Exercise directions
Count the lines containing "joints". Give the number alone.

# Data extract start

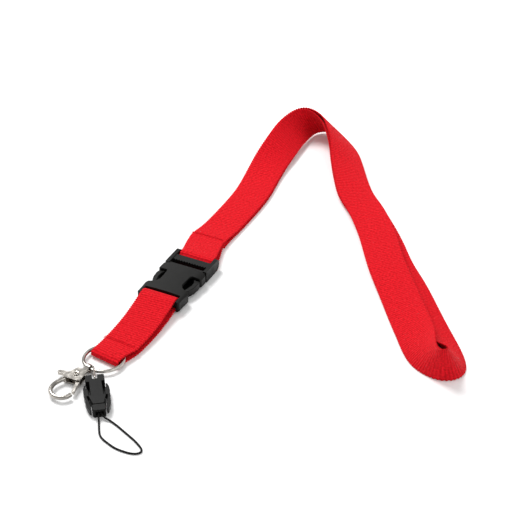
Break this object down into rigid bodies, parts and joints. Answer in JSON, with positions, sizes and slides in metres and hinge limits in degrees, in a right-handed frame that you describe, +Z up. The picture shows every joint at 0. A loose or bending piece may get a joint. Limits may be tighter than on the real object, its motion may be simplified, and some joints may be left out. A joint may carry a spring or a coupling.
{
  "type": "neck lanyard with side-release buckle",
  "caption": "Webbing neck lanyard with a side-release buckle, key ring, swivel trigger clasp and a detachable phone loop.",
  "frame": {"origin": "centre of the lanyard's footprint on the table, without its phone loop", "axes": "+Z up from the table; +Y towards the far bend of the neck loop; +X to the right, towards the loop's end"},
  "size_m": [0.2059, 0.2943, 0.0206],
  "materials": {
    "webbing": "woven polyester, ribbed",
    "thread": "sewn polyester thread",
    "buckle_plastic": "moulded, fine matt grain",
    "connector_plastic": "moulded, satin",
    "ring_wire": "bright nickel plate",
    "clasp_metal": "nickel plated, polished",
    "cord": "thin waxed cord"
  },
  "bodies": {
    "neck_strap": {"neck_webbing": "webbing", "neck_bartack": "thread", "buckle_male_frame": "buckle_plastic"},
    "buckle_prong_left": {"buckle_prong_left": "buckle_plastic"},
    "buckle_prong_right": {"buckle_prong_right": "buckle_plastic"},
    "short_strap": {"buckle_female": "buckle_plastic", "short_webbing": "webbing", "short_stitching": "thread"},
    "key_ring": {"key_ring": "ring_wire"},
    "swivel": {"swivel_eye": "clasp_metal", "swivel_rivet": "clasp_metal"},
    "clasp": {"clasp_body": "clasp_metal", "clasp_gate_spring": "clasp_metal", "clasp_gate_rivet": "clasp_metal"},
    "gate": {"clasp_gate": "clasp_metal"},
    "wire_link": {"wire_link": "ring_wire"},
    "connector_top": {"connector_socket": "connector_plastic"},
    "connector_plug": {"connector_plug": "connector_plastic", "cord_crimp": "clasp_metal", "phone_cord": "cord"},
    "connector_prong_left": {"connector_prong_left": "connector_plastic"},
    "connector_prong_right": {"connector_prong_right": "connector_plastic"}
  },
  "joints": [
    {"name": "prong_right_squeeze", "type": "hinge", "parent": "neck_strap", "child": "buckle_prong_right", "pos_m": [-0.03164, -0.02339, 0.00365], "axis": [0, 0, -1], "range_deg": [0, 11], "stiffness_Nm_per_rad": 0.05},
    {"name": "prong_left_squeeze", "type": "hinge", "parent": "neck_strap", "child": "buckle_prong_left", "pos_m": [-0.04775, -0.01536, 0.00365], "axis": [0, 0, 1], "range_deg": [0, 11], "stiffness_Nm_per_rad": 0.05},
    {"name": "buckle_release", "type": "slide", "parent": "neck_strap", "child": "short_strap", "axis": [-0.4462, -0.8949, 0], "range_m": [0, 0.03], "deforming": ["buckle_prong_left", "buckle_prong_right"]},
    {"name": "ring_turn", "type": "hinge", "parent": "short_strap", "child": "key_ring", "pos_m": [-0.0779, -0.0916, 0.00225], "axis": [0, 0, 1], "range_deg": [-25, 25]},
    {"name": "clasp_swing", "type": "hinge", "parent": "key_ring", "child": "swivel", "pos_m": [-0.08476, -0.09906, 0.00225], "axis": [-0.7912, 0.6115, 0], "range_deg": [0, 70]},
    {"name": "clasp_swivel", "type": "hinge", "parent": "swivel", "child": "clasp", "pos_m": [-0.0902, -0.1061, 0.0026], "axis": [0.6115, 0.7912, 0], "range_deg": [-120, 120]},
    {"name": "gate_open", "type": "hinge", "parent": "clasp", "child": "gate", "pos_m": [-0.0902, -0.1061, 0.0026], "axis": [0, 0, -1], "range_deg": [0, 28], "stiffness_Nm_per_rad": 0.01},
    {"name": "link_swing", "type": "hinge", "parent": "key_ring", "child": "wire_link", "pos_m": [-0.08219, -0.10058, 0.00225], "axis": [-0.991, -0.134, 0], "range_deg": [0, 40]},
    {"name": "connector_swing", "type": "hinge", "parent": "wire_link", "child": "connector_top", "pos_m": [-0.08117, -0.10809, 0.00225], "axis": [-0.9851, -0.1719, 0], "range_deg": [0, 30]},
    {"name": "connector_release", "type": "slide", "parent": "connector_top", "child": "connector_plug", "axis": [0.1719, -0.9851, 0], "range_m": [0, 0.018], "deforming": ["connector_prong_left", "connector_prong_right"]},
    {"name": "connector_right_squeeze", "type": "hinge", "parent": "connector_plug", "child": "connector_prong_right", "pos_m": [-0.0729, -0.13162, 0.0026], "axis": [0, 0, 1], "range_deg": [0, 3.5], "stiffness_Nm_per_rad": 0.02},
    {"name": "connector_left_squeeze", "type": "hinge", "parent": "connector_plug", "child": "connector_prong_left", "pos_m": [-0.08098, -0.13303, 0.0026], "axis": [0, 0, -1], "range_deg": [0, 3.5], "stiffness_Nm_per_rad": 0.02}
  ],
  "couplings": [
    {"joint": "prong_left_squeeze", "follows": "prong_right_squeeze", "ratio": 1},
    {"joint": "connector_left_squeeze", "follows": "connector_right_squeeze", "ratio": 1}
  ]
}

# Data extract end

Solution
2